There may be restrictions on how you can use your land, based on legislation or bylaws where you live, but the restrictions tend to be the least onerous possible to respect your property rights. The Crown can expropriate your land if it really needs to – by which I mean seize your land and kick you off it – but they must have a compelling public-interest reason to do so, and you must be compensated if this happens. If you die, and you have absolutely no heirs to pass it down to, the land reverts back to the Crown.
If you are a Canadian with fee-simple land ownership, and you want to build a home on your land, but you don’t have the sôniyaws,10 you can borrow money from the bank in the form of a mortgage. Or, say you just want a loan for something else. In both cases, the bank requires that you put your land up as collateral, meaning the bank can take your land and sell it off if you default on your mortgage or loan. It protects the bank, financially.
Another kind of property ownership arrangement that is quite common is a trust. In a trust, one person manages the property in question, but the property itself belongs to the beneficiary. The trustee is supposed to manage the property in such a way that it benefits the beneficiary (the actual owner). Confused? Well, consider Batman.
Bruce Wayne inherited a whole bunch of property when he was a child, due to the unfortunate deaths of his parents, but the court would have appointed him a trustee until he reached the age of majority. Perhaps that trustee was Alfred. Let’s just pretend it was.
So, Alfred didn’t actually own any of Bruce’s property, but he had the right to make decisions about how to maintain and use the property – maybe rent out the guest house, or invest in topiary – and he was able to spend money from Bruce’s estate to do so. Bruce would not have had any say in these decisions if Alfred chose not to listen to him. Alfred was simply managing Bruce’s property, for Bruce’s benefit. It goes like this:
The Wayne Estate: The trust, the actual property.
Little Bruce Wayne: Beneficiary, actual owner of the Wayne Estate, but unable to make decisions about what to do with it until he grows up and becomes Batman.
Alfred: Trustee, does not own the Wayne Estate, but can make decisions about what to do with it, as long as those decisions are to the benefit of young Bruce Wayne.
Cool. I’m clear. So, what about reserves?
Reserve lands are not fee simple, and despite the way the Indian Act words things, they are not held in trust, either.
Reserves are set aside for the exclusive use of a First Nation. They are actually a kind of private property, and you can be charged under section 30 of the Indian Act for trespass if you enter a reserve without permission.11 However, the Indian Act also makes it clear that “no Indian is lawfully in possession of land in a reserve,” so this is not the kind of private property you may be thinking of.12
Reserve lands cannot be put up as collateral for loans or anything else, because they cannot be seized. They are not owned individually, so they cannot be sold off. Of course, this causes all sorts of problems when someone wants to get a loan to build a house, or start a business, but there are various ways around this, including Ministerial Loan Guarantees and so on. While these complications can be frustrating, they have helped prevent further erosion of a land base for First Nations.
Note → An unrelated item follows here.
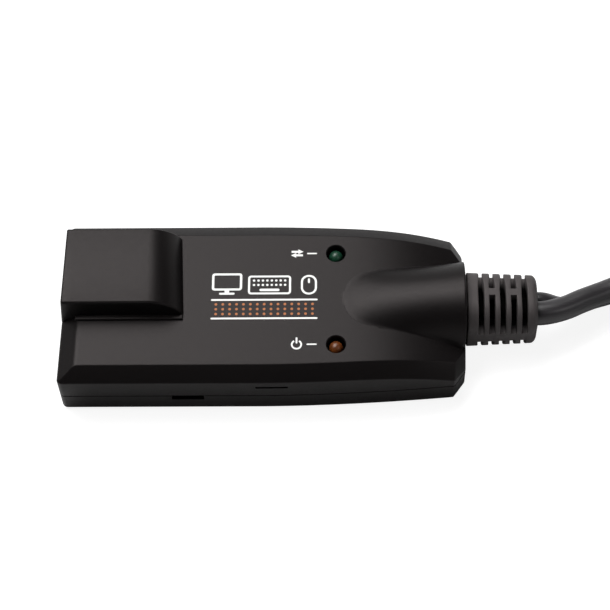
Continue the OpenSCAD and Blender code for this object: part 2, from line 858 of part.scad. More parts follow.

Remember that fee-simple lands are “alienable, divisible, and descendible.” Reserve lands cannot be alienated (sold or given away) to anyone except the Crown. They are not divisible in that they cannot be split up among members in a permanent way that changes the nature of their use from communal to individual. They are not descendible in the sense that they cannot be permanently passed down to specific descendants. The right to use and benefit from the land belongs to the band, not to specific people within the band.
Now, look at the Indian Act definition of reserves:
…reserves are held by Her Majesty for the use and benefit of the respective bands for which they were set apart, and subject to this Act and to the terms of any treaty or surrender, the Governor in Council may determine whether any purpose for which lands in a reserve are used or are to be used is for th
e use and benefit of the band.13
“For the use and benefit” sounds an awful lot like a trust relationship, where the Crown would be holding reserve lands for the benefit of First Nations, but First Nations themselves actually own the land. Canadian law, however, says this is not how it works. Neither fee simple nor a trust, reserve lands (like so many things having to do with Indigenous peoples) are in a special category called sui generis, which basically just means “unique” and “we’ll figure it out as we go.”
Reserve lands are lands “set aside.” Set aside from what, you might ask? Well, as you saw in chapter 27, the Crown laid claim to all of the lands in Canada, but is very sketchy on the details as to how this claim actually came about or can continue to be defended. Nonetheless, this claim is at the foundation of the Canadian state, and, therefore, is not seriously questioned in any way by the Canadian state itself. So, when Canada talks about “setting aside” lands for the use of First Nations, this means Canada believes it owns all the land and has the right to reserve little areas for First Nations to live on.
Let’s review, because this is a bit odd. Reserves are located on Crown land (land owned by Canada). The Crown holds these lands for the use and benefit of Indians, meaning First Nations people have the right to live on and use those lands. However, the Crown is the one calling the shots when it comes to how those lands are managed. First Nations do not have legal title to those lands (which they would, if this were actually a trust relationship).
Basically, First Nations only have control over reserves if the Crown chooses to give them that control. Which – as anyone who was asked as a child, “Do you want to wear the red pyjamas or the blue pyjamas?” knows – isn’t really control at all.
Originally, reserves were set up as a civilizing project, forcing First Nations to settle in one place (chosen by the Crown) so they could turn their attention and labour toward whatever the Crown chose – like farming and going to church. This, coincidentally, freed up all sorts of lands for settlers to move onto. On the other hand, it also ensured there were some lands First Nations could still cling to.